## What the exercise asks
Return only what lies between the first line of the entries and the line containing "COVE_DEEP = 0.0005", both lines included.

## Input
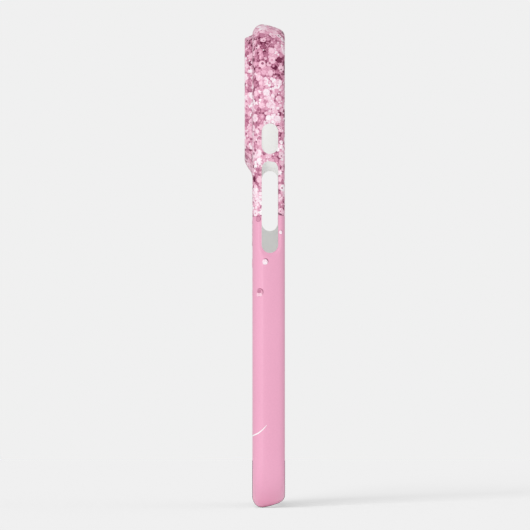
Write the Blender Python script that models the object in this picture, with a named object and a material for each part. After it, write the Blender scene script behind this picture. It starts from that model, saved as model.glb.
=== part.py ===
"""Slim clip-on phone case: one moulded hard shell under a printed film, glitter above and pink below.

The case stands upright: X is its width, +Y its back, -Y its open screen side and +Z its top.
The origin is the middle of the flat inner face that the phone's back rests on.
All sizes are in metres. An inset is a distance in from the outermost outline of the case.
"""

import math

import bmesh
import bpy
from mathutils import Vector
from mathutils.geometry import interpolate_bezier

# The phone that the pocket is made for
PHONE_WIDTH = 0.0715
PHONE_LENGTH = 0.1467
PHONE_DEPTH = 0.0078
PHONE_CLEARANCE = 0.00015

# Walls, lip and pocket
SIDE_WALL = 0.0024
BACK_WALL = 0.0015
LIP_DEPTH = 0.0009
LIP_OVERHANG = 0.0018
LIP_LEAD_IN = 0.0002
POCKET_RADIUS = 0.0110
COVE_IN = 0.0021
COVE_DEEP = 0.0005

HALF_WIDTH = PHONE_WIDTH / 2 + PHONE_CLEARANCE + SIDE_WALL
HALF_LENGTH = PHONE_LENGTH / 2 + PHONE_CLEARANCE + SIDE_WALL
CORNER_RADIUS = POCKET_RADIUS + SIDE_WALL
BACK_Y = BACK_WALL
LIP_Y = -PHONE_DEPTH
FRONT_Y = LIP_Y - LIP_DEPTH
LIP_INSET = SIDE_WALL + LIP_OVERHANG

# The outside of the wall: rounded at the front, slanting in towards the front, rounded at the back
FRONT_FLAT_INSET = 0.0039
SLANT_Y = -0.0068
SLANT_INSET = 0.0014
SLANT_POWER = 1.5
BACK_ROUND_IN = 0.0034
BACK_ROUND_DEEP = 0.0031
WIDEST_Y = BACK_Y - BACK_ROUND_DEEP

# Camera guard, raised on the back; x and z are its edges at the foot and on the flat top
GUARD_HEIGHT = 0.0025
GUARD_FOOT_X = (-0.0065, 0.0353)
GUARD_FOOT_Z = (0.0281, 0.0736)
GUARD_TOP_X = (-0.0040, 0.0337)
GUARD_TOP_Z = (0.0337, 0.0720)
GUARD_FOOT_RADIUS = 0.0104
GUARD_RIM = 0.0013
GUARD_TOP_RADIUS = 0.0088

# Openings in the side walls: (low z, high z) of each round-ended slot
SLOT_WIDTH = 0.0052
SLOT_Y = -0.0040
MUTE_Z = (0.0350, 0.0446)
VOLUME_Z = (0.0040, 0.0329)
POWER_Z = (0.0111, 0.0304)
PORT_LENGTH = 0.0440

# Printed film on the outside, and what is laid on it
FILM = 0.00012
FILM_GAP = 0.00005
ZONE_GAP = 0.0001
ZONE_Z = 0.0155
DRIP_DEPTH = 0.0050
DRIP_PITCH = 0.0160
TRIM_GAP = 0.00008
TRIM_DEPTH = 0.00020
FLOURISH_WIDTH = 0.00055

CORNER_STEPS = 9
PAST = 0.0010

# Falling sequins: name, distance round from the middle of the back towards -X, height, radius
SEQUINS = (
    ("pearl_sequin_side", 0.04085, 0.0012, 0.00100),
    ("rose_sequin_side", 0.03900, -0.0085, 0.00135),
    ("fleck_sequin_side", 0.04610, 0.0105, 0.00065),
    ("rose_sequin_back_left", 0.02300, 0.0010, 0.00120),
    ("pearl_sequin_back_left", 0.01100, -0.0085, 0.00090),
    ("rose_sequin_back_mid", -0.00250, 0.0005, 0.00135),
    ("fleck_sequin_back_mid", -0.00900, -0.0135, 0.00060),
    ("pearl_sequin_back_right", -0.02450, -0.0040, 0.00110),
    ("rose_sequin_far_side", -0.04050, 0.0045, 0.00110),
)

# Centre line of the flourish: distance round towards -X, and height
FLOURISH_LINE = (
    (-0.0180, -0.0491),
    (-0.0235, -0.0478),
    (-0.0262, -0.0516),
    (-0.0215, -0.0556),
    (-0.0080, -0.0544),
    (0.0060, -0.0504),
    (0.0180, -0.0516),
    (0.0280, -0.0532),
    (0.0350, -0.0533),
    (0.0380, -0.0527),
    (0.0394, -0.0519),
    (0.0405, -0.0509),
    (0.0414, -0.0499),
)


def clear_scene():
    for item in list(bpy.data.objects):
        bpy.data.objects.remove(item, do_unlink=True)


def material(name, colour, roughness):
    made = bpy.data.materials.new(name)
    made.use_nodes = True
    shader = made.node_tree.nodes["Principled BSDF"]
    shader.inputs["Base Color"].default_value = (*colour, 1.0)
    shader.inputs["Roughness"].default_value = roughness
    shader.inputs["Metallic"].default_value = 0.0
    return made


def rounded_rectangle(low_x, high_x, low_z, high_z, radius):
    """(x, z) points round a rectangle with arcs for corners, the same number whatever its size."""
    centres = (
        (high_x - radius, high_z - radius),
        (low_x + radius, high_z - radius),
        (low_x + radius, low_z + radius),
        (high_x - radius, low_z + radius),
    )
    points = []
    for corner, (x, z) in enumerate(centres):
        for step in range(CORNER_STEPS + 1):
            angle = math.pi / 2 * (corner + step / CORNER_STEPS)
            points.append((x + radius * math.cos(angle), z + radius * math.sin(angle)))
    return points


def case_ring(inset, y):
    """The case's outline, moved in by inset, at depth y."""
    width = HALF_WIDTH - inset
    length = HALF_LENGTH - inset
    outline = rounded_rectangle(-width, width, -length, length, CORNER_RADIUS - inset)
    return [Vector((x, y, z)) for x, z in outline]


def object_from(name, mesh_builder):
    mesh_builder.normal_update()
    bmesh.ops.recalc_face_normals(mesh_builder, faces=mesh_builder.faces)
    mesh = bpy.data.meshes.new(name)
    mesh_builder.to_mesh(mesh)
    mesh_builder.free()
    made = bpy.data.objects.new(name, mesh)
    bpy.context.scene.collection.objects.link(made)
    return made


def loft(name, rings):
    """A closed solid through rings of the same number of points, capped at both ends."""
    builder = bmesh.new()
    loops = [[builder.verts.new(point) for point in ring] for ring in rings]
    count = len(loops[0])
    for lower, upper in zip(loops, loops[1:]):
        for here in range(count):
            after = (here + 1) % count
            builder.faces.new((lower[here], lower[after], upper[after], upper[here]))
    builder.faces.new(loops[0])
    builder.faces.new(loops[-1])
    return object_from(name, builder)


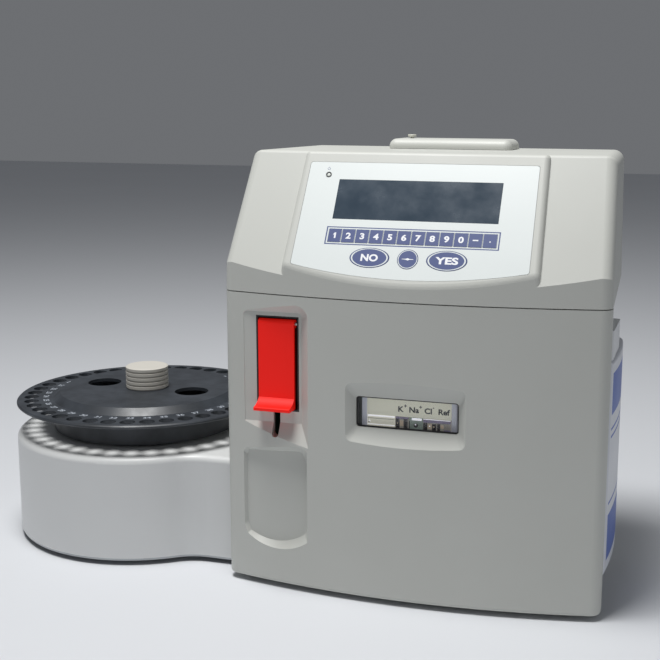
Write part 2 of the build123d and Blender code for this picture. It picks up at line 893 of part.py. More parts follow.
# Printer cradle, paper roll and platen roller
hood_inside = hood_top - wall
cheek_inner = roll_width / 2 + side_gap + 0.5
cheek_outer = cheek_inner + cheek_thick
ear_width = 10.0
cradle_front = platen_y - 8
cradle_back = roll_y + roll_radius + 2
cradle_z = hood_inside - running_gap - printer_depth
roll_z = hood_top - roll_drop
platen_z = hood_top - platen_drop
with BuildPart() as printer_mechanism:
    with BuildSketch(facing(cradle_back)):
        with BuildLine():
            Polyline(
                (-cheek_outer, cradle_z),
                (cheek_outer, cradle_z),
                (cheek_outer, hood_inside - cheek_thick),
                (cheek_outer + ear_width, hood_inside - cheek_thick),
                (cheek_outer + ear_width, hood_inside - running_gap),
                (cheek_inner, hood_inside - running_gap),
                (cheek_inner, cradle_z + cheek_thick),
                (-cheek_inner, cradle_z + cheek_thick),
                (-cheek_inner, hood_inside - running_gap),
                (-cheek_outer - ear_width, hood_inside - running_gap),
                (-cheek_outer - ear_width, hood_inside - cheek_thick),
                (-cheek_outer, hood_inside - cheek_thick),
                close=True,
            )
        make_face()
    extrude(amount=cradle_back - cradle_front)
    with BuildSketch(sideways(-cheek_outer)):
        with Locations((platen_y, platen_z)):
            Circle(platen_axle_radius + running_gap)
    extrude(amount=2 * cheek_outer, mode=Mode.SUBTRACT)
    for side in (-1, 1):
        stub_start = cheek_inner if side > 0 else -cheek_inner
        with BuildSketch(sideways(stub_start)):
            with Locations((roll_y, roll_z)):
                Circle(roll_core_radius - running_gap)
        extrude(amount=-side * (side_gap + 4.5))
    add(block(facing(cradle_front + 2), -cheek_inner, cheek_inner, cradle_z, platen_z - 8, -4))
printer_mechanism.part.label = "printer_mechanism"
export_step(printer_mechanism.part, "parts/printer_mechanism.step")

with BuildPart() as paper_roll:
    with BuildSketch(sideways(-roll_width / 2)):
        with Locations((roll_y, roll_z)):
            Circle(roll_radius)
            Circle(roll_core_radius, mode=Mode.SUBTRACT)
    extrude(amount=roll_width)
paper_roll.part.label = "paper_roll"
export_step(paper_roll.part, "parts/paper_roll.step")

with BuildPart() as platen_roller:
    with BuildSketch(sideways(-roll_width / 2)):
        with Locations((platen_y, platen_z)):
            Circle(platen_radius)
    extrude(amount=roll_width)
    with BuildSketch(sideways(-cheek_outer)):
        with Locations((platen_y, platen_z)):
            Circle(platen_axle_radius)
    extrude(amount=2 * cheek_outer)
platen_roller.part.label = "platen_roller"
export_step(platen_roller.part, "parts/platen_roller.step")

# Black box behind the flap opening, flap, pin and probe
box_left = flap_opening_left + running_gap
box_right = flap_opening_left + flap_opening_width - running_gap
box_low = flap_opening_bottom + running_gap
box_high = flap_opening_bottom + flap_opening_height - running_gap
box_front = recess_floor + running_gap
pin_z = box_high - flap_box_wall - flap_head_gap - flap_barrel_radius
pin_y = recess_floor - flap_proud + flap_barrel_radius
with BuildPart() as flap_housing:
    add(block(facing(box_front), box_left, box_right, box_low, box_high, -flap_box_depth))
    add(
        block(
            facing(box_front),
            box_left + flap_box_wall,
            box_right - flap_box_wall,
            box_low + flap_box_wall,
            box_high - flap_box_wall,
            flap_box_wall - flap_box_depth,
        ),
        mode=Mode.SUBTRACT,
    )
    with BuildSketch(sideways(box_left)):
        with Locations((pin_y, pin_z)):
            Circle(flap_pin_radius + running_gap)
    extrude(amount=flap_opening_width, mode=Mode.SUBTRACT)
    add(
        block(
            facing(box_front),
            slot_middle - slot_width / 2,
            slot_middle + slot_width / 2,
            box_low,
            box_low + flap_box_wall,
            2 - flap_box_depth,
        ),
        mode=Mode.SUBTRACT,
    )
flap_housing.part.label = "flap_housing"
export_step(flap_housing.part, "parts/flap_housing.step")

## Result
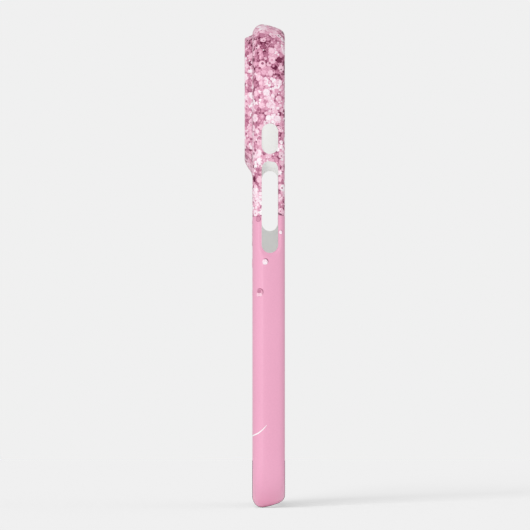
Write the Blender Python script that models the object in this picture, with a named object and a material for each part. After it, write the Blender scene script behind this picture. It starts from that model, saved as model.glb.
=== part.py ===
"""Slim clip-on phone case: one moulded hard shell under a printed film, glitter above and pink below.

The case stands upright: X is its width, +Y its back, -Y its open screen side and +Z its top.
The origin is the middle of the flat inner face that the phone's back rests on.
All sizes are in metres. An inset is a distance in from the outermost outline of the case.
"""

import math

import bmesh
import bpy
from mathutils import Vector
from mathutils.geometry import interpolate_bezier

# The phone that the pocket is made for
PHONE_WIDTH = 0.0715
PHONE_LENGTH = 0.1467
PHONE_DEPTH = 0.0078
PHONE_CLEARANCE = 0.00015

# Walls, lip and pocket
SIDE_WALL = 0.0024
BACK_WALL = 0.0015
LIP_DEPTH = 0.0009
LIP_OVERHANG = 0.0018
LIP_LEAD_IN = 0.0002
POCKET_RADIUS = 0.0110
COVE_IN = 0.0021
COVE_DEEP = 0.0005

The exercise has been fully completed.